In February 1916, in an effort to improve morale and attract new recruits to the Volunteers, James, along with IRB member Daniel Kelly, organised a rally at Doe Castle at Sheephaven Bay, near Creeslough. Patrick Pearse, the spokesman of the Rising, was scheduled to attend, however the planning of the forthcoming events in Dublin prevented him from travelling at that time. Two months later, on Easter Monday, 24 April 1916, during the Easter Rising, Contrary to instructions from Eoin MacNeill, McNulty and Kelly mobilised a group of 33 men in Creeslough and awaited further orders, which never arrived. Due to poor communication and conflicting commands, the group never mobilised. Although similar groups formed throughout the country, the bulk of the fighting was contained within the city limits of Dublin.

== Continued Activism and Arrest ==
McNulty was also a recruiter and member of the local club of the Sinn Féin political party during this time known as the Irish revolutionary period. Early in 1919, while conducting inspections with the Irish Volunteers, McNulty was shot in the shoulder by Andrew Wilkinson, J.P. (Justice of the Peace) and seriously wounded. Wilkinson had refused to admit McNulty and his group into his home or surrender his weapons. James was initially taken to nearby Carrigart and examined by Dr. McClusky, who ordered for McNulty's immediate transfer to Dublin to have the bullet extracted at the Mater Hospital. He stayed there for an extended amount of time until he was fully recovered.
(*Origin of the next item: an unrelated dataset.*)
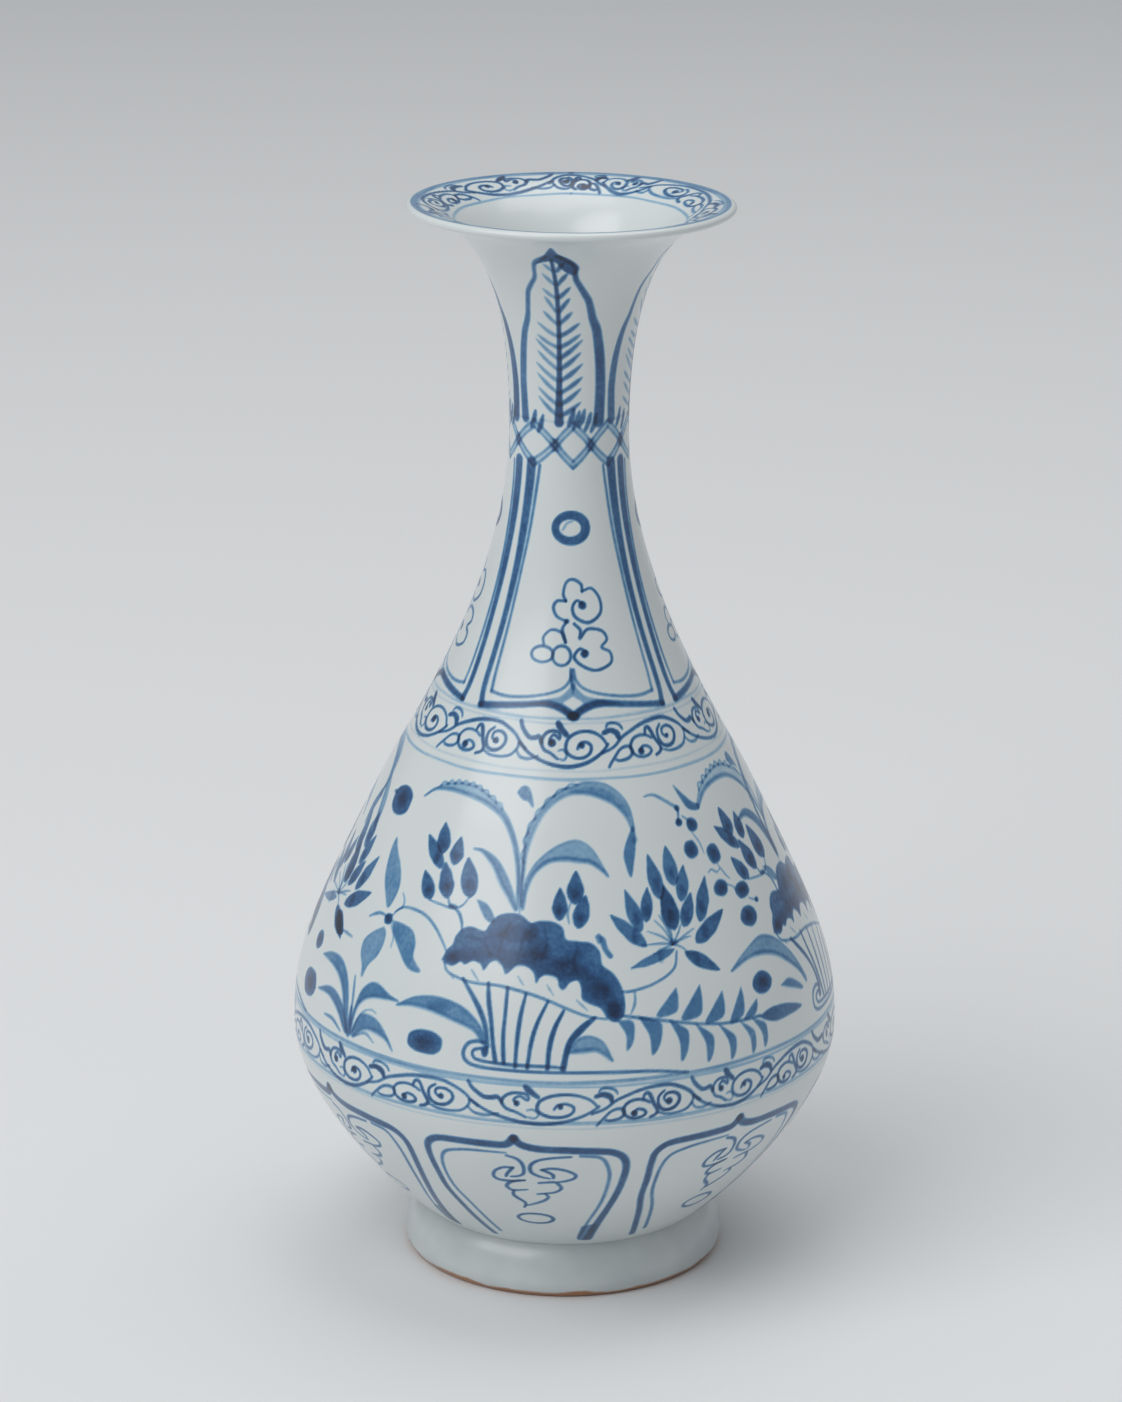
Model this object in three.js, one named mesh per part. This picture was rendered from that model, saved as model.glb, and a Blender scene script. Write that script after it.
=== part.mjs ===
// Pear-shaped porcelain bottle, thrown in sections that are luted together with slip, on a splayed foot ring.
// Units are millimetres, +Z is up, and the origin is the centre of the foot's resting face.
import * as THREE from "three";

// Foot ring
const footHeight = 13.2; // resting face to the joint under the body
const footRadius = 43.7; // widest point of the splayed foot
const footJointRadius = 39.3; // outside of the foot where the body starts
const footBoreTop = 32.5; // inner radius under the base
const footBoreBottom = 34.5; // inner radius at the resting face
const footBulgeHeight = 4; // height of the widest point
const footBevel = 1.8; // trimmed edge round the resting face

// Outer profile of the body, neck and mouth
const bodyStart = 14; // height where the body leaves the foot
const bellyRadius = 74.0;
const bellyHeight = 66.0;
const shoulderRadius = 50.2; // where the outline turns from convex to concave
const shoulderHeight = 134.0;
const neckRadius = 15.8; // the narrowest point
const neckHeight = 231.4;
const mouthRadius = 41.8; // where the rolled lip begins
const mouthHeight = 288.8;

// Reach and lean of the profile's curve handles
const bowlSpread = 9.6; // how far the bowl's first handle goes out
const bowlRise = 7.0; // how far it goes up
const bellyDrop = 18.4; // handle under the belly
const bellyLift = 18.6; // handle over the belly
const shoulderLean = 25.8; // lean of the wall at the shoulder, degrees from upright
const shoulderBelow = 44.8; // handle under the shoulder point
const shoulderAbove = 15.2; // handle over it
const neckDrop = 42.9; // handle under the neck's narrowest point
const neckLift = 32.1; // handle over it
const flareRun = 19.8; // handle of the flare's nearly level end
const flareFall = 1.9; // how far that handle hangs below the lip

// Walls and joints
const bodyWall = 4.6;
const neckWall = 3.4;
const lipThickness = 2.3;
const lipReach = 1.5; // how far the rolled lip stands out past the flare
const floorThickness = 6;
const slipThickness = 0.8; // layer of slip in each joint
const slipBead = 1; // ridge of slip that squeezes out inside
const bellySeam = 69.6; // height of the joint at the widest part
const shoulderSeam = 166;
const mouthSeam = 250;

// Facets
const turns = 64; // steps round the axis
const rowPitch = 8.6; // spacing of profile points along the wall
const lipSteps = 6;
const finePoints = 400; // samples of each profile curve before it is thinned

const degrees = Math.PI / 180;

// The outer wall as four cubic curves: bowl, belly, shoulder and flare.
function outerCurve() {
  const leanX = Math.sin(shoulderLean * degrees);
  const leanY = Math.cos(shoulderLean * degrees);
  const path = new THREE.Path();
  path.moveTo(footJointRadius, bodyStart);
  path.bezierCurveTo(
    footJointRadius + bowlSpread, bodyStart + bowlRise,
    bellyRadius, bellyHeight - bellyDrop,
    bellyRadius, bellyHeight,
  );
  path.bezierCurveTo(
    bellyRadius, bellyHeight + bellyLift,
    shoulderRadius + leanX * shoulderBelow, shoulderHeight - leanY * shoulderBelow,
    shoulderRadius, shoulderHeight,
  );
  path.bezierCurveTo(
    shoulderRadius - leanX * shoulderAbove, shoulderHeight + leanY * shoulderAbove,
    neckRadius, neckHeight - neckDrop,
    neckRadius, neckHeight,
  );
  path.bezierCurveTo(
    neckRadius, neckHeight + neckLift,
    mouthRadius - flareRun, mouthHeight - flareFall,
    mouthRadius, mouthHeight,
  );
  return path.curves.flatMap((curve) => curve.getPoints(finePoints).slice(1));
}

// Wall thickness at a height: the body's wall thins to the neck's, and then to the lip's.
function wallAt(height) {
  const toNeck = THREE.MathUtils.smoothstep(height, bellyHeight, neckHeight);
  const toLip = THREE.MathUtils.smoothstep(height, neckHeight, mouthHeight);
  return THREE.MathUtils.lerp(THREE.MathUtils.lerp(bodyWall, neckWall, toNeck), lipThickness, toLip);
}

// The inner wall: each outer point moved inwards, square to the wall, by the thickness there.
function innerCurve(outer) {
  return outer.map((point, i) => {
    const before = outer[Math.max(i - 1, 0)];
    const after = outer[Math.min(i + 1, outer.length - 1)];
    const along = new THREE.Vector2().subVectors(after, before).normalize();
    const wall = wallAt(point.y);
    return new THREE.Vector2(point.x - along.y * wall, point.y + along.x * wall);
  });
}

// The point of a rising profile at one height.
function pointAt(profile, height) {
  const i = profile.findIndex((point) => point.y >= height);
  const low = profile[i - 1];
  const high = profile[i];
  return low.clone().lerp(high, (height - low.y) / (high.y - low.y));
}

// The stretch of a rising profile between two heights, thinned to even steps along the wall.
function stretch(profile, low, high) {
  const between = profile.filter((point) => point.y > low && point.y < high);
  const all = [pointAt(profile, low), ...between];
  if (high < profile[profile.length - 1].y) all.push(pointAt(profile, high));
  let total = 0;
  const reached = all.map((point, i) => (total += i ? point.distanceTo(all[i - 1]) : 0));
  const steps = Math.max(2, Math.round(total / rowPitch));
  return Array.from({ length: steps + 1 }, (_, step) => {
    const goal = (total * step) / steps;
    const i = Math.max(1, reached.findIndex((length) => length >= goal - 1e-9));
    const share = (goal - reached[i - 1]) / (reached[i] - reached[i - 1]);
    return all[i - 1].clone().lerp(all[i], THREE.MathUtils.clamp(share, 0, 1));
  });
}

// Turns a profile of radius and height round the vertical axis.
function turned(name, profile, colour, roughness) {
  const geometry = new THREE.LatheGeometry(profile, turns);
  geometry.rotateX(Math.PI / 2);
  const material = new THREE.MeshStandardMaterial({ color: colour, roughness, metalness: 0 });
  const mesh = new THREE.Mesh(geometry, material);
  mesh.name = name;
  return mesh;
}

// A ring's profile: up the outside, then down the inside, and closed on itself.
function ringProfile(outside, inside) {
  return [...outside, ...inside.slice().reverse(), outside[0].clone()];
}

const glaze = "#dfe5e4";
const slip = "#d8d3c6";
const outer = outerCurve();
const inner = innerCurve(outer);

// Splayed foot with a bulging side, a trimmed resting edge and a slightly tapered bore.
function footRing() {
  const side = new THREE.QuadraticBezierCurve(
    new THREE.Vector2(footRadius, footBulgeHeight),
    new THREE.Vector2(footRadius - footBevel / 2, footHeight - footBulgeHeight / 2),
    new THREE.Vector2(footJointRadius, footHeight),
  ).getPoints(lipSteps);
  const rest = new THREE.Vector2(footRadius - footBevel, 0);
  const bevel = new THREE.Vector2(footRadius - footBevel / 4, footBevel);
  const outside = [rest, bevel, ...side];
  const inside = [new THREE.Vector2(footBoreBottom, 0), new THREE.Vector2(footBoreTop, footHeight)];
  return turned("foot_ring", ringProfile(outside, inside), glaze, 0.25);
}

// The layer of slip in one joint, flush outside and squeezed into a small ridge inside.
function slipRing(name, seam, boreRadius) {
  const top = seam + slipThickness;
  const outLow = seam < bodyStart ? new THREE.Vector2(footJointRadius, seam) : pointAt(outer, seam);
  const outHigh = seam < bodyStart ? new THREE.Vector2(footJointRadius, top) : pointAt(outer, top);
  const inLow = boreRadius ? new THREE.Vector2(boreRadius, seam) : pointAt(inner, seam);
  const inHigh = boreRadius ? new THREE.Vector2(boreRadius, top) : pointAt(inner, top);
  const ridge = new THREE.Vector2((inLow.x + inHigh.x) / 2 - slipBead, seam + slipThickness / 2);
  return turned(name, ringProfile([outLow, outHigh], [inLow, ridge, inHigh]), slip, 0.7);
}

// Bowl with the floor of the bottle, whose flat underside sits on the foot's joint.
function lowerBody() {
  const floorTop = bodyStart + floorThickness;
  const edge = new THREE.Vector2(footJointRadius, bodyStart);
  const outside = [edge, ...stretch(outer, outer[0].y + 1e-6, bellySeam)];
  const inside = stretch(inner, floorTop, bellySeam).reverse();
  const profile = [new THREE.Vector2(0, bodyStart), ...outside, ...inside, new THREE.Vector2(0, floorTop)];
  return turned("lower_body", profile, glaze, 0.2);
}

// An open section between two joints.
function section(name, low, high) {
  return turned(name, ringProfile(stretch(outer, low, high), stretch(inner, low, high)), glaze, 0.2);
}

// Flared mouth that ends in a rolled lip.
function mouth() {
  const outside = stretch(outer, mouthSeam + slipThickness, outer[outer.length - 1].y);
  const inside = stretch(inner, mouthSeam + slipThickness, inner[inner.length - 1].y);
  const under = outer[outer.length - 1];
  const over = inner[inner.length - 1];
  const middle = under.clone().add(over).multiplyScalar(0.5);
  const up = new THREE.Vector2().subVectors(over, under).multiplyScalar(0.5);
  const out = new THREE.Vector2(up.y, -up.x).normalize().multiplyScalar(lipReach);
  const lip = Array.from({ length: lipSteps - 1 }, (_, i) => {
    const angle = (Math.PI * (i + 1)) / lipSteps - Math.PI / 2;
    return middle.clone().addScaledVector(out, Math.cos(angle)).addScaledVector(up, Math.sin(angle));
  });
  const last = outside.length - 1;
  outside[last] = under.clone();
  inside[inside.length - 1] = over.clone();
  return turned("mouth", ringProfile([...outside, ...lip], inside), glaze, 0.2);
}

const bottle = new THREE.Group();
bottle.add(
  footRing(),
  slipRing("foot_slip", footHeight, footBoreTop),
  lowerBody(),
  slipRing("belly_slip", bellySeam),
  section("upper_body", bellySeam + slipThickness, shoulderSeam),
  slipRing("shoulder_slip", shoulderSeam),
  section("neck", shoulderSeam + slipThickness, mouthSeam),
  slipRing("mouth_slip", mouthSeam),
  mouth(),
);

export default bottle;
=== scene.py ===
# Pear-shaped porcelain bottle painted in underglaze blue.
# Brush strokes are written as (degrees round the axis, height in mm); 0 degrees faces the viewer.
import math
import bpy
import numpy as np
from mathutils import Matrix


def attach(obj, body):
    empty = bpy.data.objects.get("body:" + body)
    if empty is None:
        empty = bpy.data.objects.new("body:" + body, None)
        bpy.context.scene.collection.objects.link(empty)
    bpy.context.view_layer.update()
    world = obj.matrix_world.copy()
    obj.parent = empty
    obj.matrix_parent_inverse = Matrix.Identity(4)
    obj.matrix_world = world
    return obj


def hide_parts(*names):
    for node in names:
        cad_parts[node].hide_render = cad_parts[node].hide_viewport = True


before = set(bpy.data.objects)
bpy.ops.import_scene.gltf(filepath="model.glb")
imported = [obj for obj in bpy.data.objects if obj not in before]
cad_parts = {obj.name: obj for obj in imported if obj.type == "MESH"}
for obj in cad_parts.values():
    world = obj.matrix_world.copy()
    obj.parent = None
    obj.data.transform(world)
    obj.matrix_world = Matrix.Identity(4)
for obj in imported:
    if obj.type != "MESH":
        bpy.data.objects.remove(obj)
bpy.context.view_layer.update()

rad = math.pi / 180
floorTop = 20.0
innerPitch = 7
mouthStretch = 1.03
rng = np.random.default_rng(7)

# outline of the outer wall, the same curve handles as the solid model, in mm
shape = dict(joint=39.3, start=14.0, bowlSpread=9.6, bowlRise=7.0, bellyR=74.0, bellyZ=66.0,
             bellyDrop=18.4, bellyLift=18.6, shoulderR=50.2, shoulderZ=134.0, lean=25.8,
             below=44.8, above=15.2, neckR=15.8, neckZ=231.4, neckDrop=42.9, neckLift=32.1,
             lipR=41.8, lipZ=288.8, flareRun=19.8, flareFall=1.9)
walls = dict(body=4.6, neck=3.4, lip=2.3, reach=1.5)


def cubic(a, b, c, d, count=300):
    # point = a(1-t)^3 + 3bt(1-t)^2 + 3ct^2(1-t) + dt^3
    t = np.linspace(0, 1, count)[1:, None]
    a, b, c, d = (np.array(p, float) for p in (a, b, c, d))
    return a * (1 - t) ** 3 + 3 * b * t * (1 - t) ** 2 + 3 * c * t * t * (1 - t) + d * t ** 3


def outline(s):
    # four curves joined end to end: bowl, belly, shoulder, flare
    dx, dz = math.sin(s["lean"] * rad), math.cos(s["lean"] * rad)
    belly = (s["bellyR"], s["bellyZ"])
    turn = (s["shoulderR"], s["shoulderZ"])
    waist = (s["neckR"], s["neckZ"])
    lip = (s["lipR"], s["lipZ"])
    return np.vstack([[(s["joint"], s["start"])], cubic((s["joint"], s["start"]),
        (s["joint"] + s["bowlSpread"], s["start"] + s["bowlRise"]), (belly[0], belly[1] - s["bellyDrop"]),
        belly), cubic(belly, (belly[0], belly[1] + s["bellyLift"]), (turn[0] + dx * s["below"],
        turn[1] - dz * s["below"]), turn), cubic(turn, (turn[0] - dx * s["above"],
        turn[1] + dz * s["above"]), (waist[0], waist[1] - s["neckDrop"]), waist), cubic(waist, (waist[0],
        waist[1] + s["neckLift"]), (lip[0] - s["flareRun"], lip[1] - s["flareFall"]), lip)])


def ease(x, low, high):
    # smooth step 3t^2 - 2t^3
    t = np.clip((x - low) / (high - low), 0, 1)
    return t * t * (3 - 2 * t)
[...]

McNulty remained active in the years following the Rising, known as the "Irish War of Independence". James' knowledge of construction was instrumental with Volunteer attempts to stop the transport of British troops into the region. On 7 February 1921, Volunteers removed a section of the railway line on the train bridge at Drumacart Creeslough. A train carrying British troops was derailed and 15 men were injured, James was consequently arrested on 12 February 1921 by the Royal Irish Constabulary (a.k.a. "The Black and Tans").
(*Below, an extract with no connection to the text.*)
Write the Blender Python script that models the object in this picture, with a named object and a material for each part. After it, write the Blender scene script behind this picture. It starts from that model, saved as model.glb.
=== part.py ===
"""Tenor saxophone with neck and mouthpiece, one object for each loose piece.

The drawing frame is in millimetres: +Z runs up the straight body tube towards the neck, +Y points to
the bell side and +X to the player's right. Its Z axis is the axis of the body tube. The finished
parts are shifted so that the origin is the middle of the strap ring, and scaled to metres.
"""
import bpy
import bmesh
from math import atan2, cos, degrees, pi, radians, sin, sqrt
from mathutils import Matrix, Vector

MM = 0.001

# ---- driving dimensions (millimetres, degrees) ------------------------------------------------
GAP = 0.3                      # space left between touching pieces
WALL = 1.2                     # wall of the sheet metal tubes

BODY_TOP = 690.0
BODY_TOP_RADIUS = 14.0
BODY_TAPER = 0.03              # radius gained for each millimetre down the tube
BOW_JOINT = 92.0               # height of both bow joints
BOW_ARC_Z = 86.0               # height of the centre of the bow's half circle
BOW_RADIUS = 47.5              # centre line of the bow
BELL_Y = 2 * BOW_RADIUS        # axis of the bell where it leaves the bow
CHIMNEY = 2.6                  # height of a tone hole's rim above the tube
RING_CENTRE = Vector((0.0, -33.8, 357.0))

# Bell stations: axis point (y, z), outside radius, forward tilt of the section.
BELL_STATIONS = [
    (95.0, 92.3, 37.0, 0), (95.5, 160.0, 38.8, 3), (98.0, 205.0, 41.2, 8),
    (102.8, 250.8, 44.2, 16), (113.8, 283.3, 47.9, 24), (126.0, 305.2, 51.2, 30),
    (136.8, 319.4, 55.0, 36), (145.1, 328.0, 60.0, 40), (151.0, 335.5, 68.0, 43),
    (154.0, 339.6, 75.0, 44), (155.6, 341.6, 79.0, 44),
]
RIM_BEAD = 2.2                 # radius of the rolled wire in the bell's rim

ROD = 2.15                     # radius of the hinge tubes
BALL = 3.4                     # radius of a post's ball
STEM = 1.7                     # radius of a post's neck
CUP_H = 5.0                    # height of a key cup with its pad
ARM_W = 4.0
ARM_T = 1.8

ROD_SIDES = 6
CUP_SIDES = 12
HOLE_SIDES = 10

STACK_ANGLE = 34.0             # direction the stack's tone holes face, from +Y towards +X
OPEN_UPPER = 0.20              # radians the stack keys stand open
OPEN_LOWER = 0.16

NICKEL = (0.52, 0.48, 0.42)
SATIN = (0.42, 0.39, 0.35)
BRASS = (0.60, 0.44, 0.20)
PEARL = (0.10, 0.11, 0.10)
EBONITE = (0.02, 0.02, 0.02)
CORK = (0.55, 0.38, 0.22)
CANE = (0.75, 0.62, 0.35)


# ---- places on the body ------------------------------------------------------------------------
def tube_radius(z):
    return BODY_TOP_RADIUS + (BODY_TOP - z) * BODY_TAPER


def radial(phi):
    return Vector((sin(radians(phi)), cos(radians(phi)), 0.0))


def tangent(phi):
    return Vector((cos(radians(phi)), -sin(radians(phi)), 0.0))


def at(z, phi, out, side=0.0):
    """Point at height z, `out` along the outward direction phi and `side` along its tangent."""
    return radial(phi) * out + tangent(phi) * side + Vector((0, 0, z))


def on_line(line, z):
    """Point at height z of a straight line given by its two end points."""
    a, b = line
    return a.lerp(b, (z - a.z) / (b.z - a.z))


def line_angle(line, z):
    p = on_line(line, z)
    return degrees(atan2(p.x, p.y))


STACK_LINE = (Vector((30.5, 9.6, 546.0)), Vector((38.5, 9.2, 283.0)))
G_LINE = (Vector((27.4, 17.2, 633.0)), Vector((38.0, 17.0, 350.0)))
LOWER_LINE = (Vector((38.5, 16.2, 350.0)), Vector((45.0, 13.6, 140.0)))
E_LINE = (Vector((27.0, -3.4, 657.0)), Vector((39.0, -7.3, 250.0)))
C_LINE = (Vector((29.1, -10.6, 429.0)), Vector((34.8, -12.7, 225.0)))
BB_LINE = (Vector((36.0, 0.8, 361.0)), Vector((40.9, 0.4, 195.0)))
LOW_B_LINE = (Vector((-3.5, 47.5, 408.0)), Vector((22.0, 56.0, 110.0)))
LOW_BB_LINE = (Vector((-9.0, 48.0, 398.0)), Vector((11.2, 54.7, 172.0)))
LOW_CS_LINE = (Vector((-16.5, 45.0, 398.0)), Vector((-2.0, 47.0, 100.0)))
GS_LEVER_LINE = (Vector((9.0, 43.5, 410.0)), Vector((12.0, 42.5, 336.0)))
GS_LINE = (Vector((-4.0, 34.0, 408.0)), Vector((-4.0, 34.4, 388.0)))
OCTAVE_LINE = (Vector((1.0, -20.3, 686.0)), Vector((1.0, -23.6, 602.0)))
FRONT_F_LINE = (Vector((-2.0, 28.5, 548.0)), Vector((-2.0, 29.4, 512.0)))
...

He was interned in Derry Prison "Derry Gaol", where he remained for the next two years and was scheduled for execution. On 6 December 1921, the same night as the signing of the Anglo-Irish Treaty, James was one of 14 prisoners involved in a failed escape attempt plotted locally by the Derry IRA., in which two prison guards were killed. In 1923, James was brought to trial and released due to never actually being charged with a crime. Disheartened with the terms of the Anglo-Irish Treaty, James soon departed to the United States with his family.

==Emigration==
In October 1924, after his release from Derry Gaol, James, his wife, Anne ( Nelis), whom he married in February 1917, soon emigrated to the United States with their children, partly to avoid any retaliation from the British. They sailed to Philadelphia and settled in the Chestnut Hill section of the city. He established a successful stone masonry and construction business. Through the 1930s & 1940s, James worked regularly with John B. Kelly Sr. on several projects in Philadelphia and Washington, D.C. Some of the more notable buildings James worked as a stonemason on are: the Bryn Athyn Cathedral, the Jefferson Memorial, the (US) Treasury Building and The Pentagon.

==Family==
James and Anne had seven children. One of their daughters, Kathleen Antonelli, was one of the "Refrigerator Ladies", the group of six female computer programmers who helped to operate the first electronic general-purpose computer, ENIAC in the 1940s and 1950s in Philadelphia.

==Death==
James McNulty returned to Ireland to live in Creeslough following his wife's death in 1966. He died on 5 February 1977 at the age of 87 in his native Creeslough, County Donegal. At his request, his body was returned to Philadelphia to be buried with his wife.